Using Experience and Communication to Bridge the Age Gap

Today, my husband and I are enjoying a visit with our nearly fifteen-year-old grandson, Nick. We asked him the usual questions about school, sports, and his future dreams.  Nick also asked his share of questions.

Of course, it doesn’t take much effort to ask questions. However, it does take some effort to listen carefully so that we are really understanding each other. When we didn’t clearly know what Nick was talking about, we asked for more specific details or we paraphrased what we thought we understood. Listening is one way we can use our lifetime of experience to bridge age gaps.

Critical Listening Skills

This morning, we moved beyond an exchange of facts and feelings. Instead, we engaged in a spirited debate for over an hour about controversial topics. One of those topics was about abortion; our grandson suggested this topic.

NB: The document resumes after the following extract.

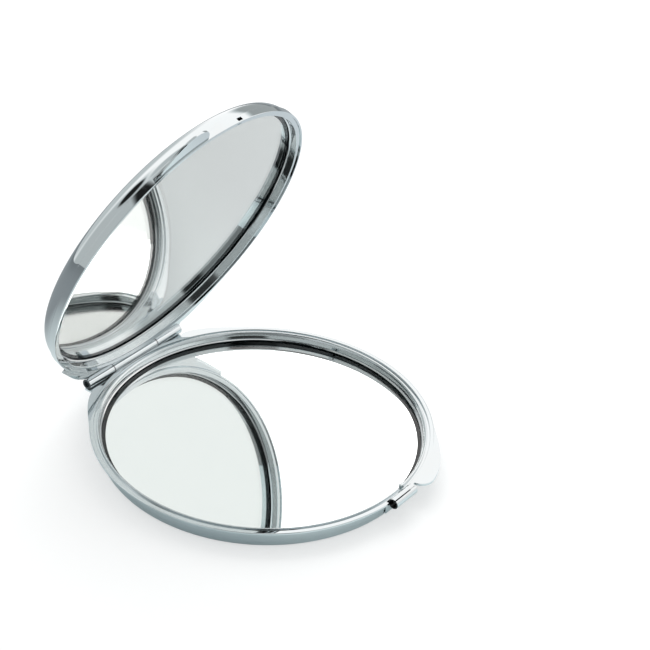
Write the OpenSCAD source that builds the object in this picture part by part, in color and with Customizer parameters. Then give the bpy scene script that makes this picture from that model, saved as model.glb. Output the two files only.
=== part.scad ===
// Round folding pocket mirror: a pressed base and lid, each with its own glass,
// joined by a barrel hinge and held shut by a sprung thumb roll.
// Millimetres. The origin is the middle of the flat underside, +Z up, hinge towards +Y.
// The lid's pieces are drawn closed on the base and then swung open as one.

/* [Case] */
// Radius of the base's wall
rim_r = 31; // [28:0.5:40]
// How far the flat rim stands out past the wall
ledge_w = 1.05; // [0.9:0.05:1.4]
// Thickness of the board under the base's glass
liner_t = 1; // [0.8:0.05:1.4]
// Depth of the groove that takes the edge of the lid's skirt
groove_h = 0.25; // [0.15:0.05:0.3]
// Thickness of the base frame's plate
plate_t = 0.5; // [0.45:0.05:0.6]
// Thickness of the pressed sheet
sheet_t = 0.4; // [0.3:0.05:0.5]
// How far the base's wall curls in towards the underside
base_curl = 1.5; // [1.2:0.1:1.8]

/* [Lid] */
// Height of the lid's straight skirt
skirt_h = 1.5; // [1.3:0.1:1.7]
// Step from the skirt in to the domed wall
skirt_step = 0.3; // [0.1:0.05:0.35]
// How far the lid's wall curls in towards its top
lid_curl = 1.9; // [1.2:0.1:2.4]
// Width of the bare border round the face plate
face_border = 0.6; // [0.3:0.1:2]
// Thickness of the face plate
face_t = 0.3; // [0.2:0.05:0.5]
// Opening angle of the lid as it stands
lid_open = 68.5; // [0:1:125]

/* [Mirrors] */
// Thickness of each glass
glass_t = 1; // [0.8:0.1:1.4]
// Depth of the base's glass under the rim
base_recess = 1.8; // [1.6:0.05:2]
// Depth of the lid's glass under the edge of the skirt
lid_recess = 2.05; // [1.8:0.05:2.4]
// Thickness of the safety film behind each glass
film_t = 0.1; // [0.05:0.05:0.15]
// Thickness of the adhesive pad behind the base's film
pad_t = 0.2; // [0.1:0.05:0.25]
// Thickness of the adhesive pad behind the lid's film
lid_pad_t = 0.9; // [0.6:0.05:1.1]
// Width of the bezel that holds each glass
bezel_w = 0.33; // [0.25:0.01:0.45]
// Height of the bezel over the glass
bezel_h = 0.4; // [0.2:0.05:0.5]

/* [Hinge] */
// Length of the whole barrel
barrel_l = 26; // [20:0.5:30]
// Share of the barrel that the base's knuckle takes
middle_share = 0.46; // [0.36:0.02:0.56]
// Outside diameter of the barrel
barrel_d = 2; // [1.7:0.05:2.1]
// Distance from the base's wall to the hinge axis
hinge_out = 1.55; // [1.55:0.05:2]
// Diameter of the pin
pin_d = 1.1; // [0.8:0.05:1.2]
// How far each end of the pin is set back in the barrel
pin_inset = 0.9; // [0.2:0.1:1.2]

/* [Clasp] */
// Length of the thumb roll
roll_l = 6; // [5.8:0.2:8]
// Outside diameter of the thumb roll
roll_d = 2; // [1.7:0.05:2.1]
// Sheet thickness of the roll and its spring
clasp_t = 0.25; // [0.2:0.01:0.3]
// Distance from the base's wall to the middle of the roll
roll_out = 1.5; // [1.5:0.05:1.8]
// Travel of the roll when it is pressed in
roll_travel = 0.2; // [0.15:0.01:0.2]
// Direction of the roll's seam, up from level
seam_angle = 64; // [40:1:85]
// Sideways place of the hook
hook_x = 2.1; // [1:0.05:2.1]
// Width of the hook
hook_w = 1; // [0.8:0.1:1.6]

/* [Ears] */
// Reach past the rim of the two front ears, one on the base and one on the lid
front_reach = 2.55; // [1:0.05:2.8]
// Reach past the rim of the rear ears
rear_reach = 1.3; // [0.8:0.1:2]

/* [Hidden] */
$fn = 128;
overrun = 1;

// Clearances
skirt_gap = 0.15;
shut_gap = 0.05;
knuckle_gap = 0.1;
pin_gap = 0.02;
seat_gap = 0.02;
edge_gap = 0.05;
side_gap = 0.15;
run_gap = 0.1;

// Levels of the base, from the underside up
base_h = sheet_t + liner_t + pad_t + film_t + glass_t + base_recess;
groove_z = base_h - groove_h;
plate_z = base_h - plate_t;
base_glass_z = base_h - base_recess;
base_back_z = base_glass_z - glass_t;
base_pad_z = base_back_z - film_t - pad_t;

// Radii of the base
ledge_r = rim_r + ledge_w;
floor_r = rim_r - base_curl;
rim_w = 0.9;
opening_r = rim_r - rim_w;
glass_r = opening_r - seat_gap;
film_inset = 1.1;
pad_inset = 1.6;
liner_inset = 0.3;
frame_wall = 0.3;
groove_gap = 0.1;
round_r = 0.12;
arc_steps = 9;
round_steps = 3;

// Levels of the closed lid
skirt_z = groove_z + shut_gap;
face_z = base_h + shut_gap;
dome_z = skirt_z + skirt_h;
lid_glass_z = skirt_z + lid_recess;
lid_back_z = lid_glass_z + glass_t;
lid_top_z = lid_back_z + film_t + lid_pad_t + sheet_t;

// Radii of the lid
skirt_r = rim_r + skirt_gap;
skirt_in_r = skirt_r - sheet_t;
groove_r = skirt_r + groove_gap;
lip_r = skirt_in_r - shut_gap;
dome_r = skirt_r - skirt_step;
lid_flat_r = dome_r - lid_curl;
lid_opening_r = opening_r - bezel_w + shut_gap;
lid_glass_r = inside_wall(lid_flat_r, lid_curl, (lid_back_z - dome_z) / (lid_top_z - sheet_t - dome_z));
face_r = lid_flat_r - face_border;
face_glue_t = 0.05;
face_glue_inset = 0.4;
face_bevel = 0.2;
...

After Nick chose the position he would defend, we took turns taking the opposing position. Our goal was to expand our perspectives rather than to win or lose.

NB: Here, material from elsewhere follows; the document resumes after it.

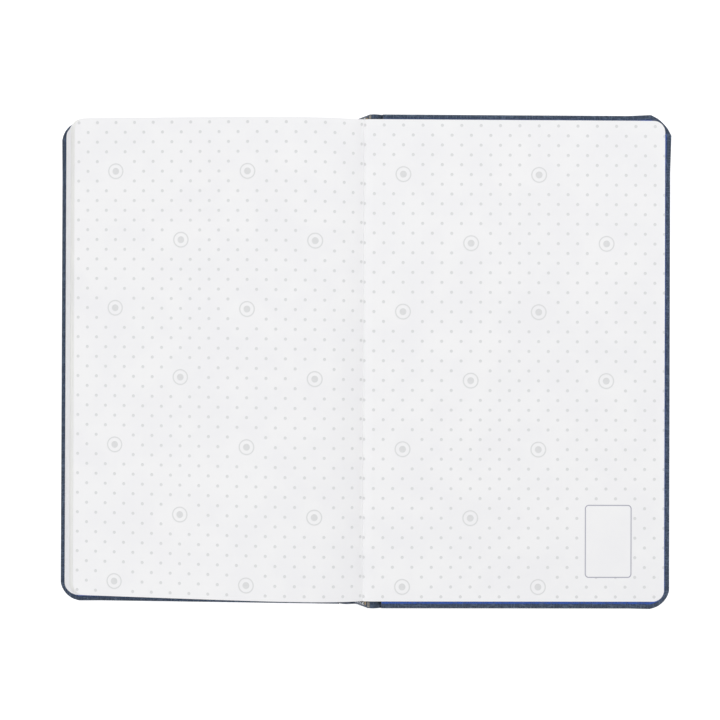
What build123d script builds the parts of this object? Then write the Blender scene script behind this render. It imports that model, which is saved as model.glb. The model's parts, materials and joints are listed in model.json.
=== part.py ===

We agreed that we were simply taking positions. We could attack ideas, but not each other (though that wouldn’t have happened anyway). We also agreed that we had to state and defend our positions with reasonable evidence beyond personal opinion. Even though we all got invested in our positions, we conceded on some supporting points when possible.

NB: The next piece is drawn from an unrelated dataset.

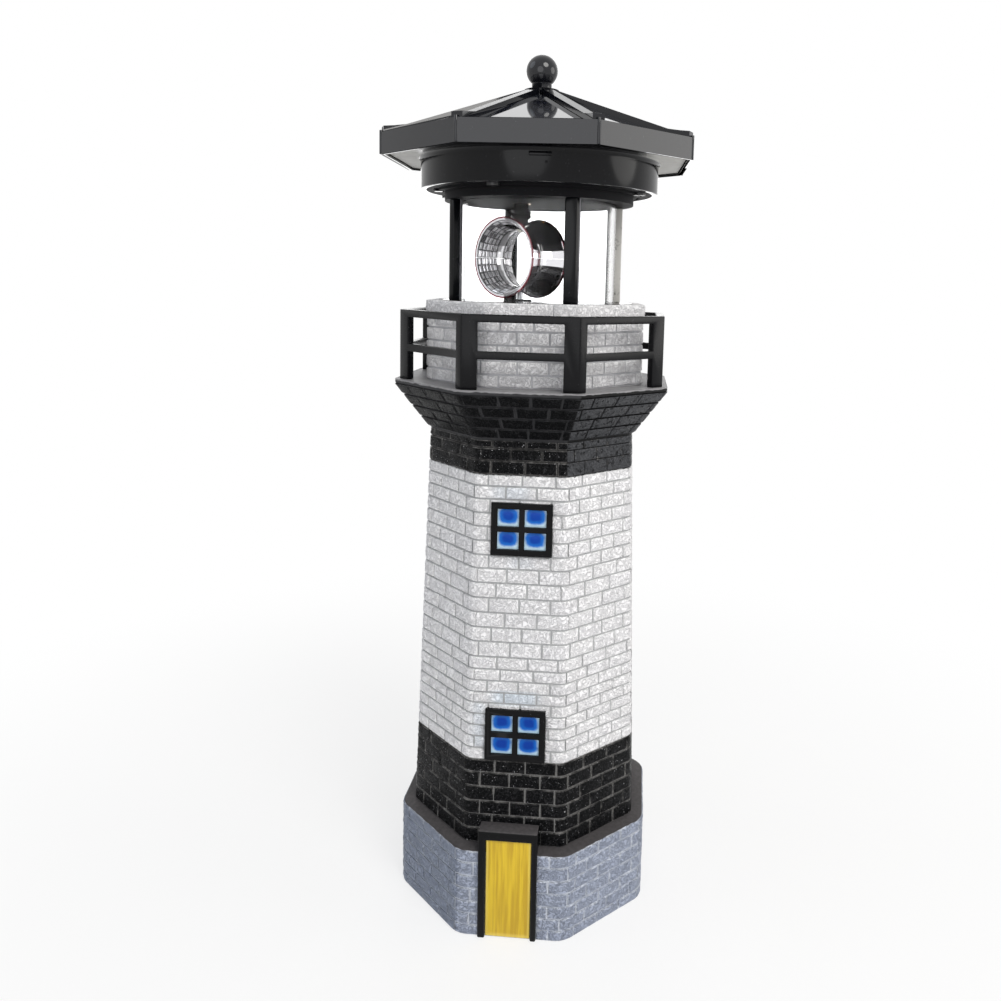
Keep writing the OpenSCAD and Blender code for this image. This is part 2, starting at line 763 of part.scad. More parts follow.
module gear_chassis() {
    color([0.88, 0.88, 0.86]) difference() {
        union() {
            round_bar(chassis_r, cover_top_z, chassis_top_z);
            for (s = [-1, 1]) translate([s * board_l / 3, board_y, 0])
                round_bar(board_standoff_r, cover_top_z, chassis_top_z + board_standoff_h);
        }
        translate([spindle_x, 0, 0])
            round_bar(led_stem_r + running_gap, cover_top_z - overrun, chassis_top_z + overrun);
        translate([motor_x, 0, 0])
            round_bar(pinion_hole_r, cover_top_z - overrun, chassis_top_z + overrun);
        at_angle(switch_angle, switch_ring_r)
            translate([-switch_body_l / 2 - fit_gap, -switch_body_w, cover_top_z - overrun])
                cube([switch_body_l + 2 * fit_gap, 2 * switch_body_w, chassis_t + 2 * overrun]);
    }
}

module gear_motor() {
    cap_share = 0.7;
    color([0.75, 0.76, 0.78]) difference() {
        translate([motor_x, 0, 0]) union() {
            round_bar(motor_r, chassis_top_z, chassis_top_z + motor_h);
            round_bar(motor_r * cap_share, chassis_top_z + motor_h, chassis_top_z + motor_h + motor_cap_t);
        }
        translate([motor_x, 0, 0])
            round_bar(pinion_shaft_r + running_gap, chassis_top_z - overrun, chassis_top_z + motor_bore_l);
    }
}

// Outline of a gear with straight-sided teeth, one of them on +X
module gear_outline(teeth) {
    pitch_r = tooth_module * teeth / 2;
    tip_r = pitch_r + tip_share * tooth_module;
    root_r = pitch_r - root_share * tooth_module;
    step = 360 / teeth;
    tip_half_share = 0.12;
    root_half_share = 0.3;
    polygon([for (k = [0 : teeth - 1]) for (p = [
            [root_r, -root_half_share],
            [tip_r, -tip_half_share],
            [tip_r, tip_half_share],
            [root_r, root_half_share]
        ]) p[0] * [cos((k + p[1]) * step), sin((k + p[1]) * step)]]);
}

module drive_gear() {
    color([0.93, 0.92, 0.88]) translate([spindle_x, 0, 0]) difference() {
        at_z(gear_low_z) linear_extrude(height = gear_t) gear_outline(gear_teeth);
        round_bar(sleeve_r + running_gap, gear_low_z - overrun, gear_top_z + overrun);
    }
}

// The pinion has a gap where the gear's tooth reaches it
module motor_pinion() {
    color([0.8, 0.68, 0.38]) translate([motor_x, 0, 0]) union() {
        at_z(gear_low_z) rotate([0, 0, 180 + 180 / pinion_teeth]) linear_extrude(height = gear_t)
            gear_outline(pinion_teeth);
        round_bar(pinion_shaft_r, gear_top_z, gear_top_z + pinion_shaft_l - gear_t);
    }
}

module battery_holder() {
    inner_l = cell_l + button_l + 2 * contact_t + 4 * fit_gap;
    length = inner_l + 2 * holder_wall;
    width = 2 * (cell_r + cell_side_gap + holder_wall);
    height = cell_floor_t + cell_r * holder_share;
    color([0.1, 0.1, 0.1]) translate([0, cell_y, 0]) difference() {
        translate([-length / 2, -width / 2, chassis_top_z]) cube([length, width, height]);
        translate([-inner_l / 2, 0, cell_z]) rotate([0, 90, 0])
            cylinder(r = cell_r + cell_side_gap, h = inner_l);
    }
}

module battery_cell() {
    color([0.2, 0.55, 0.3])
        translate([-(cell_l + button_l) / 2, cell_y, cell_z - cell_side_gap]) rotate([0, 90, 0]) union() {
            cylinder(r = cell_r, h = cell_l);
            cylinder(r = button_r, h = cell_l + button_l);
        }
}

module battery_contacts() {
    x = (cell_l + button_l) / 2 + fit_gap;
    low = cell_z - contact_w / 2;
    color([0.8, 0.8, 0.82]) for (s = [-1, 1])
        translate([s * (x + contact_t / 2) - contact_t / 2, cell_y - contact_w / 2, low])
            cube([contact_t, contact_w, contact_w]);
}

module circuit_board() {
    board_z = chassis_top_z + board_standoff_h;
    chip_share = 0.28;
    color([0.12, 0.4, 0.22]) union() {
        translate([-board_l / 2, board_y - board_w / 2, board_z]) cube([board_l, board_w, board_t]);
        translate([-board_l * chip_share, board_y - board_w * chip_share, board_z + board_t / 2])
            cube([board_l * chip_share, board_w * chip_share * 2, board_t / 2 + chip_t]);
        translate([board_l * chip_share, board_y, 0])
            round_bar(coil_r, board_z + board_t / 2, board_z + board_t + coil_h);
    }
}

module switch_body() {
    color([0.7, 0.71, 0.73]) at_angle(switch_angle, switch_ring_r)
        translate([-switch_body_l / 2, -switch_body_w / 2, cover_top_z])
            cube([switch_body_l, switch_body_w, switch_body_h]);
}

// The knob rests at the on end of its slot and slides to the off end
module switch_knob() {
    color([0.15, 0.15, 0.16]) at_angle(switch_angle, switch_ring_r)
        translate([-switch_slot_l / 2 + 2 * fit_gap, -switch_knob_w / 2, cover_top_z - switch_knob_h])
            cube([switch_knob_l, switch_knob_w, switch_knob_h]);
}

module spindle_bush() {
    color([0.82, 0.66, 0.32]) translate([spindle_x, 0, 0]) difference() {
        union() {
            round_bar(bush_r - running_gap, cover_low_z, floor_top_z);
            round_bar(bush_flange_r, floor_top_z, floor_top_z + bush_flange_t);
        }
        round_bar(sleeve_r + running_gap, cover_low_z - overrun, floor_top_z + bush_flange_t + overrun);
    }
}

module led_stem() {
    color([0.09, 0.09, 0.1]) translate([spindle_x, 0, 0]) union() {
        round_bar(led_stem_r, led_tip_z + led_h, chassis_top_z);
        round_bar(led_flange_r, chassis_top_z, chassis_top_z + led_flange_t);
    }
}

module led() {
    color([1, 0.97, 0.86]) translate([spindle_x, 0, 0]) intersection() {
        round_bar(led_r, led_tip_z, led_tip_z + led_h);
        union() {
            round_bar(led_r, led_tip_z + led_r, led_tip_z + led_h);
            at_z(led_tip_z + led_r) sphere(r = led_r);
        }
    }
}

// The turning reflector

// Radius of the inner wall at a share s of the half length, from the waist outwards
function throat_r(s) = reflector_waist_r + (reflector_throat_r - reflector_waist_r) * pow(abs(s), 1.6);

function throat_steps(t, half_l) =
    let (steps = 10)
    [for (k = [0:steps]) let (s = 2 * k / steps - 1) [throat_r(s) + t, s * half_l]];

// Half of the reflector as a solid block, on the +Z or the -Z side of its middle
module reflector_block(side) {
    half_l = reflector_l / 2;
    rotate([90 * side, 0, 0]) rotate_extrude(angle = 180)
        polygon(concat([[0, -half_l]], throat_steps(reflector_t, half_l), [[0, half_l]]));
}

module reflector_bore() {
    half_l = reflector_l / 2;
    rotate([90, 0, 0]) rotate_extrude() polygon(concat(
        [[0, -half_l - overrun], [reflector_throat_r, -half_l - overrun]],
        throat_steps(0, half_l),
        [[reflector_throat_r, half_l + overrun], [0, half_l + overrun]]
    ));
}

module reflector_place() {
    translate([spindle_x, 0, reflector_z]) rotate([0, 0, reflector_look]) children();
}

module reflector_upper() {
    boss_top = waist_top_z + sleeve_boss_h - reflector_z;
    color([0.78, 0.79, 0.82]) reflector_place() difference() {
        union() {
            reflector_block(1);
            round_bar(sleeve_boss_r, 0, boss_top);
        }
        reflector_bore();
        round_bar(sleeve_bore_r, 0, boss_top + overrun);
    }
}

module reflector_lower() {
    boss_low = pivot_top_z + pivot_gap - reflector_z;
    color([0.78, 0.79, 0.82]) reflector_place() difference() {
        union() {
            reflector_block(-1);
            round_bar(lower_boss_r, boss_low, 0);
        }
        reflector_bore();
        round_bar(pivot_pin_r + running_gap, boss_low - overrun, waist_low_z - reflector_z);
    }
}

module pivot_pin() {
    color([0.6, 0.61, 0.63]) translate([spindle_x, 0, 0])
        round_bar(pivot_pin_r, pivot_top_z - pin_depth + fit_gap, waist_low_z);
}

module spindle_sleeve() {
    color([0.09, 0.09, 0.1]) translate([spindle_x, 0, 0]) difference() {
        union() {
            round_bar(sleeve_r, waist_top_z + sleeve_boss_h, gear_top_z);
            round_bar(sleeve_head_r, gear_top_z, gear_top_z + sleeve_head_t);
        }
        round_bar(sleeve_bore_r, waist_top_z, gear_top_z + sleeve_head_t + overrun);
    }
}

plinth();
shaft();
gallery();
brick_drum();
gallery_railing();
door_frame();
door_leaf();
window_frame(upper_window_x, upper_window_z);  // upper_window_frame
window_frame(lower_window_x, lower_window_z);  // lower_window_frame
for (i = [1:4]) {
    window_pane(upper_window_x, upper_window_z, i);
    window_pane(lower_window_x, lower_window_z, i);
    lantern_post(i);
}
bottom_plug();
foot_pads();
lantern_foot();
clear_lens();
underside_cover();
cover_screws();
lower_housing();
roof_shell();
for (i = [1:8]) {
    solar_panel(i);
}
finial();
finial_nut();
gear_chassis();
gear_motor();
battery_holder();
battery_cell();
battery_contacts();
circuit_board();
switch_body();
spindle_bush();
led_stem();
led();
spindle_sleeve();
drive_gear();
reflector_upper();
reflector_lower();
pivot_pin();
motor_pinion();
switch_knob();
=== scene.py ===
# %% [markdown]
# This lesson dresses a garden lighthouse ornament: an octagonal tower of cast, painted
# bricks with a solar lamp head on top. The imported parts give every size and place, and
# they are loaded first, because everything that is modelled here sits on them.

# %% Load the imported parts
import json
import math
import random
import bmesh
import bpy
from mathutils import Matrix, Vector, noise


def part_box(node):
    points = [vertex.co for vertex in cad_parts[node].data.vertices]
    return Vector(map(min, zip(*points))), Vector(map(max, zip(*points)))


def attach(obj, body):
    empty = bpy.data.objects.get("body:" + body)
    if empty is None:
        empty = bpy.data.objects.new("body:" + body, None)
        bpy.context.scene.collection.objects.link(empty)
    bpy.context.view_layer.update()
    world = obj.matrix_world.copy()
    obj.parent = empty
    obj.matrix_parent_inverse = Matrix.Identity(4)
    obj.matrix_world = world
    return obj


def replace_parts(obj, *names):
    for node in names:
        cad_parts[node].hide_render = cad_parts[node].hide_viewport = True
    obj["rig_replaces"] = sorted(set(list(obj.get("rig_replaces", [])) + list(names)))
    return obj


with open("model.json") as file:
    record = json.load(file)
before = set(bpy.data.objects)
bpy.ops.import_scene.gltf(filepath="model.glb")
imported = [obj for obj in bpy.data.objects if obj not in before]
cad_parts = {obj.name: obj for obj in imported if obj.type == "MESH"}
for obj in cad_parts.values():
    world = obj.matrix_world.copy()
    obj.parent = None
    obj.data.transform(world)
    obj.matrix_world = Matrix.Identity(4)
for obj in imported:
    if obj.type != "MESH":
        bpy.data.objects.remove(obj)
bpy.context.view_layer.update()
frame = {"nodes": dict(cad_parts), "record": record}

mm = 0.001

# %% [markdown]
# The photograph was taken by hand from a little above the lantern, close to the object,
# so the tower narrows towards its foot. The camera is set to that place. It is aimed by
# three turns: round the upright, then the tilt, then the small roll of the hand.
# A lens shift stands in for the way the picture was cropped.

# %% Camera
camera_place = Vector((33.32, -295.52, 204.18)) * mm
camera_aim, camera_tilt, camera_roll = (math.radians(a) for a in (4.458, 83.042, 1.430))
camera_data = bpy.data.cameras.new("camera")
camera_data.sensor_width = 36.0
camera_data.lens = 32.153
camera_data.shift_x = -0.06555
camera_data.shift_y = -0.10966
camera_data.clip_start = 0.01
camera = bpy.data.objects.new("camera", camera_data)
bpy.context.scene.collection.objects.link(camera)
camera.matrix_world = (
    Matrix.Translation(camera_place)
    @ Matrix.Rotation(camera_aim, 4, "Z")
    @ Matrix.Rotation(camera_tilt, 4, "X")
    @ Matrix.Rotation(camera_roll, 4, "Z")
)
bpy.context.scene.camera = camera
print("camera to the foot in mm:", round(camera_place.length / mm))

# %% [markdown]
# Materials are built from nodes. They could be wired one by one, but the same few steps
# come back in every paint, so each step gets a short name. A helper adds a node and fills
# its sockets: a value goes onto the socket, and another node's output is linked to it.
# Colours are written as they look on a screen, from 0 to 255, and turned into the light
# values that the shader needs.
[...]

A Rich Learning Opportunity

To successfully understand the reasoning each of us shared, we all had to use analytical (or critical) listening skills. It took a lot of concentration, but it was worth the effort.

After an hour of lively discussions, we all had a new appreciation for what different generations could bring to the table. Our grandson’s mind is quick, and he has learned some things that we’ve never considered. Our hindsight offered insights that could only be gained from a lifetime of experience. Nick said one of the things he learned was that his grandparents ‘still’ had sharp minds and knew a lot.

Purposefully using our experience, listening skills, and knowledge is one positive way to bridge the age gap and counter ageism at the same time.